Kind of hard to fix a problem when you are unable to replicate the problem (EVEN THOUGH YOU ARE TRYING).

I’m not a mechanic. But there must be oxygen systems that works. Why is it so hard to revise them for the raptors, unless off course it’s all software.….….….

It will fly againg as soon as the F-35 program is 100% secure and there is no chance of its cancelation

They are not windproof,. and not flood proof.

They seem to have classified / compartmented this issue and what they are doing to fix it.

True.
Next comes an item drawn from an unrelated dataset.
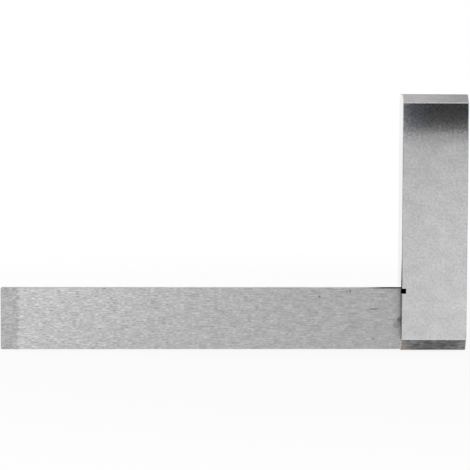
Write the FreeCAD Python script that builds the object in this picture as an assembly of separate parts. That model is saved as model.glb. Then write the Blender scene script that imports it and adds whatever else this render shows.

Is it really sooo difficult for all those Boeing and Lockheed Martin researchers to install a large, provisional oxygen bottle in the F-22s’ internal weapons bays (lest somebody forgets: Most warplanes in History never had “OBOGS”, only oxygen bottles for all their pilots and crew members!) and connect it by air hose to the pilot’s oxygen mask? The F-22s have been grounded now for 5 months straight because of this irritatingly trivial problem, even turning their pilots – formerly “the best of the best” – into the U.S. Airforce’s WORST pilots because of lack of training!

How many radical conversions would Sir Arthur Travers Harris have made in 5 months time of Lancaster bombers and Mosquito fighter-bombers, etc., etc., entirely without any computer geniuses around him?